What do you think has to change before things get better?
An engineer makes black and white decisions. They map out the world before they can build it. Journalists live in grey areas, [where] nothing is ever really black and white, and we make room for that. The problem is that these two things have merged now. Whether they like it or not, technology is now the gatekeeper to facts. If they do not exercise that gatekeeping capacity the way journalists have, this is precisely what you get: Everyone lives in their own little world and they believe their reality.
You shouldn't be allowed to do that. The platforms always say, ‘This is an issue of free speech, you don't want us to be the ones to determine what gets [online].’ Well guess what? You got it. You gave yourselves the power. You took it away from [journalists].

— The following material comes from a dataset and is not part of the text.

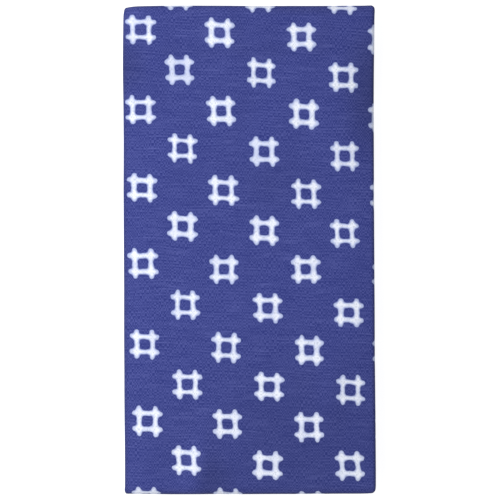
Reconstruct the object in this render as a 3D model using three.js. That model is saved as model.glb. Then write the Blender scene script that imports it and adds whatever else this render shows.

If they feel that they can't handle the responsibility, they should get out of these countries.
What is your advice to journalists dealing with online harassment?
First is [recognizing] that it shouldn't be the way it is — this level of impunity. We don't do this in the real world. If someone punched you, you could take them to jail. There are rules, they're called laws.
This is how we dealt with it at Rappler: We acknowledged it, [and] we talked about it. The people who were really exposed on the front line, I offered counselling help, [but] we realized that our psychologists and sociologists had never dealt with this stuff before. We had to bring the [Dart Center for Journalism and Trauma] to help train the trainers who could help us. That's the first part: acknowledging it and creating support groups.
The second is, we're gathering data. There will come a day of accountability, and we're prepared for it. I don't think these things should stay in impunity to attack at these levels.
Finally, don't lose hope. This is not human nature; this is manufactured by power to keep power or to gain power. They're meant to pound you to silence.
The last one is to keep doing good work, and that's the way we fight back.